Gli uomini del comando provinciale della Guardia di finanza di Varese, diretti dalla Procura di Busto Arsizio, stanno notificando in queste ore gli ultimi avvisi di chiusura delle indagini preliminari di un’istruttoria che ha consentito di ricostruire una maxi frode fiscale compiuta attraverso la costituzione di società “cartiere” con le quali gli indagati hanno emesso e ricevuto fatture per operazioni inesistenti coinvolgendo molteplici società attive principalmente nel territorio lombardo e piemontese.
Gli indagati, secondo l’accusa, avrebbero standardizzato una prassi contabile dove le fatture fittizie erano giustificative di bonifici bancari ricevuti dai propri ”clienti” a cui veniva restituito il denaro contante (corrispondente all’importo indicato nella fattura emessa) al netto di una provvigione variabile costituente il compenso per il servizio reso.
Il sodalizio, per mascherare il proprio operato reclutava numerosi prestanome posti formalmente a capo delle società, parte dello schema fraudolento.
Le indagini di polizia economico-finanziaria strutturate in analisi di tabulati telefonici, ricostruzioni bancarie, intercettazioni telefoniche e ambientali audio/video e con apparecchiature gps, pedinamenti, analisi di copiosissima documentazione contabile e amministrativa e verifiche fiscali hanno portato i militari delle Fiamme gialle a ricostruire il modus operandi del gruppo.
Un sistema che consentiva a società, attive ed operanti in vari settori merceologici, di conseguire indebiti e ingenti risparmi di natura fiscale deducendo costi e (spesso) detraendo Iva a credito, non spettanti, in quanto generati dall’utilizzo di fatture per operazioni inesistenti e permetteva anche a soggetti possessori di ingenti quantità di denaro contante, di dubbia provenienza, di ripulire il denaro reinserendolo nel circuito legale.

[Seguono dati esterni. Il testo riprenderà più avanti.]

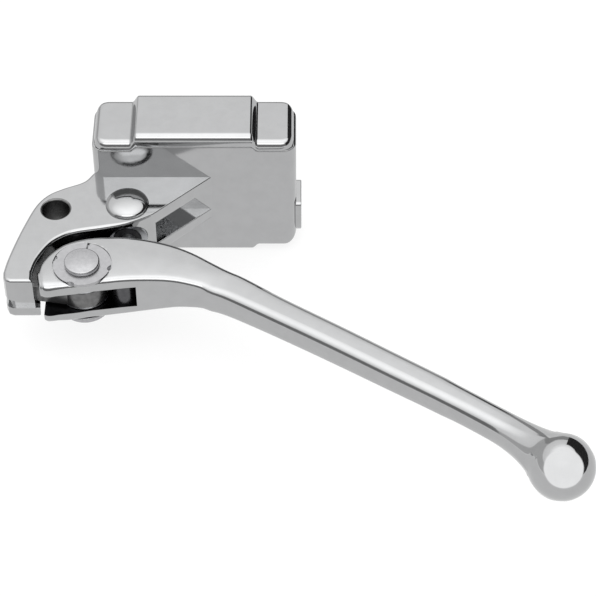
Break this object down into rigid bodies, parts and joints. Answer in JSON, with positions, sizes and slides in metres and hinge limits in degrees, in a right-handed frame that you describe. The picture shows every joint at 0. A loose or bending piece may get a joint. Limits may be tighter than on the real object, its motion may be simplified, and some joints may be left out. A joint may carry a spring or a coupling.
{
  "type": "handlebar brake master cylinder with lever",
  "caption": "Chrome handlebar front brake master cylinder: stepped box reservoir, side bracket with a domed plug, and a forked lever with a ball end on a ringed pivot pin.",
  "frame": {"origin": "on the handlebar axis, halfway along the saddle, level with the lever's mid-plane", "axes": "+X along the bar toward the lever tip, +Y toward the rider's side of the bar, +Z parallel to the lever pivot, toward the reservoir cover"},
  "size_m": [0.1686, 0.1356, 0.0479],
  "materials": {
    "chrome_casting": "bright chrome plate over a polished casting",
    "chrome_lever": "bright chrome plate over a polished forging",
    "pin_steel": "satin nickel-chrome plate on turned steel",
    "oxide_steel": "black oxide on turned steel, oiled",
    "ring_steel": "bright zinc on stamped spring steel",
    "zinc_steel": "clear zinc plate, lightly brushed",
    "spring_wire": "drawn spring wire, lightly oiled",
    "brass_insert": "turned brass, unpolished",
    "bronze": "sintered bronze, oil-dark",
    "piston_alloy": "turned and anodised aluminium, satin",
    "rubber_black": "moulded black rubber, satin",
    "white_nylon": "natural nylon, satin"
  },
  "bodies": {
    "housing": {"cylinder_body": "chrome_casting", "reservoir_cover": "chrome_casting", "cover_gasket": "rubber_black", "cover_screws": "zinc_steel", "cover_screw_washers": "zinc_steel", "cover_inserts": "brass_insert", "slosh_baffle": "zinc_steel", "passage_plug": "chrome_casting", "hose_seat": "brass_insert", "pivot_bushing": "bronze", "thrust_washers": "zinc_steel", "dust_seal": "rubber_black", "seal_retainer": "zinc_steel", "bore_circlip": "ring_steel", "stop_washer": "zinc_steel", "return_spring": "spring_wire"},
    "lever": {"brake_lever": "chrome_lever", "pivot_pin": "pin_steel", "pivot_ring": "ring_steel", "reaction_clip": "ring_steel"},
    "reaction_swivel": {"reaction_pin": "oxide_steel"},
    "piston_group": {"piston": "piston_alloy", "secondary_cup": "rubber_black", "primary_cup": "rubber_black", "spring_seat": "white_nylon", "pushrod": "zinc_steel"}
  },
  "joints": [
    {"name": "lever_pivot", "type": "hinge", "parent": "housing", "child": "lever", "pos_m": [-0.032, -0.062, 0], "axis": [0, 0, 1], "range_deg": [0, 16], "stiffness_Nm_per_rad": 0.4, "springref_deg": -20.05},
    {"name": "reaction_pin_swivel", "type": "hinge", "parent": "lever", "child": "reaction_swivel", "pos_m": [-0.02012, -0.06367, 0], "axis": [0, 0, 1], "range_deg": [-16, 0]},
    {"name": "piston_slide", "type": "slide", "parent": "housing", "child": "piston_group", "axis": [0, 1, 0], "range_m": [0, 0.0034], "deforming": ["return_spring"]}
  ],
  "couplings": [
    {"joint": "reaction_pin_swivel", "follows": "lever_pivot", "ratio": -1},
    {"joint": "piston_slide", "follows": "lever_pivot", "m_per_rad": 0.011961}
  ]
}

Varese maxi frode fiscale: fatture per 30 milioni di euro
Sono moltissime le aziende finite sotto la lente d’ingrandimento dei finanzieri che, dal 2017 al 2021, hanno beneficiato complessivamente di 30 milioni di euro di fatture per operazioni inesistenti oltre all’Iva indebitamente detratta per 4 milioni di euro.
Al termine delle attività investigative l’autorità giudiziaria, oltre ad una sentenza di condanna per patteggiamento nei confronti dei tre principali indagati, ha chiuso le indagini su ulteriori 23 persone, tra imprenditori, prestanome, un attivo faccendiere svizzero arrestato insieme ad altri due imprenditori nel 2021, residenti tra le province di Milano, Monza, Bologna, Bergamo, Brescia, Venezia e Parma, a seguito di un’indagine della Guardia di Finanza di Busto Arsizio, tutti per emissione e/o annotazione di fatture per operazioni inesistenti.

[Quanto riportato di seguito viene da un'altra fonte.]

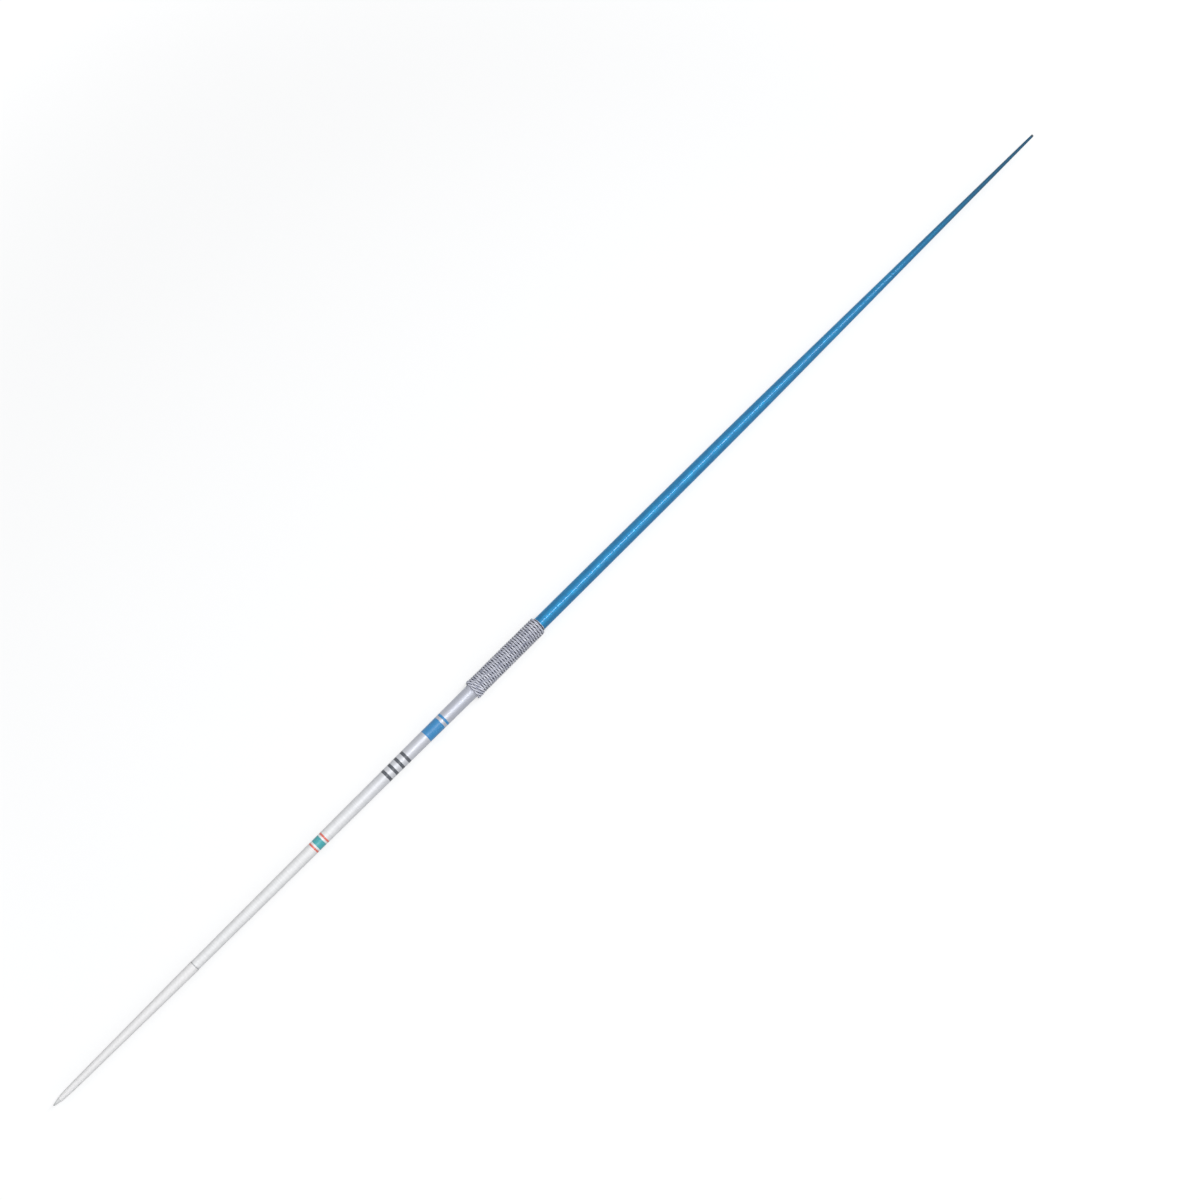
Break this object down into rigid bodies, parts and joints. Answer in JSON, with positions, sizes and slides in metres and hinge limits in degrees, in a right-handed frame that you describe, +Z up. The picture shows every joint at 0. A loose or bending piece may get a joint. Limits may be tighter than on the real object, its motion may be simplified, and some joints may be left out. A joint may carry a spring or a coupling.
{
  "type": "javelin",
  "caption": "Throwing javelin with a pointed steel head, a long tapered metal shaft in silver and blue, a cord-wound grip and a thin plugged tail.",
  "frame": {"origin": "under the middle of the javelin's length, at the height of the ground that its grip lies on", "axes": "+X along the javelin from its point to its tail, +Z up"},
  "size_m": [2.25, 0.0332, 0.0317],
  "materials": {
    "hardened_steel": "fine-turned bright steel, hardened",
    "turned_steel": "fine-turned bright steel",
    "dark_steel": "plain turned steel, unseen",
    "satin_aluminium": "satin silver anodised tube with fine cross hatching",
    "plain_aluminium": "plain drawn tube, unseen",
    "blue_anodised": "glossy blue anodised tube",
    "grey_plastic": "dark grey moulded plastic",
    "pale_tape": "pale cloth tape",
    "grey_cord": "bluish silver-grey twisted cord"
  },
  "bodies": {
    "root": {"head_tip": "hardened_steel", "head": "turned_steel", "balance_plug": "dark_steel", "front_shaft": "satin_aluminium", "joint_sleeve": "plain_aluminium", "rear_shaft": "blue_anodised", "tail_plug": "grey_plastic", "grip_tape": "pale_tape", "grip_cord": "grey_cord"}
  },
  "joints": []
}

Sono state, anche, disposte specifiche misure cautelari reali come il sequestro preventivo di beni, denaro e altre utilità al fine di tutelare la successiva pretesa erariale, per un valore complessivo pari a circa 6 milioni di euro, nei confronti dei molteplici imprenditori indagati.
Le indagini di Dicembre
L’analisi della documentazione, sequestrata nel corso delle perquisizioni del 13 Dicembre scorso nelle sedi delle società utilizzatrici, ha confermato la vera natura, fittizia, dei rapporti commerciali ed ha permesso ai finanzieri di ricostruire l’effettivo ammontare degli importi passivi portati in deduzione, per gli anni 2018, 2019 e 2020, pari ad oltre 16 milioni di euro.
Tali costi artificiali e dunque illeciti avrebbero dunque generato risparmi d’imposta ai fini dell’imposta sui redditi e dell’Iva pari ad oltre 5,5 milioni di euro per tali società, operative nel settore del recupero e del commercio di metalli ferrosi.
Stando a quanto ricostruito attraverso una paziente attività di intercettazioni ambientali e telefoniche, gli inquirenti ritengono gli indagati fossero specializzati nella vendita di “pacchetti elusivi”. Ossia, avevano costituito imprese votate al nulla, senza neppure un prodotto o un servizio di facciata, nate solo per emettere fatture false a beneficio di aziende che volevano risparmiare sulle tasse e accantonare provviste illecite di denaro.
I sequestri preventivi eseguiti ora coinvolgono anche somme depositate sui conti correnti delle società, sui conti personali e su fondi pensione, denaro contante, quote societarie ed immobili nella disponibilità degli amministratori indagati.
Il Gip del Tribunale di Busto Arsizio, nel decreto di convalida dei sequestri, ha confermato che tali beni sono da ricondurre al profitto conseguito con la frode fiscale.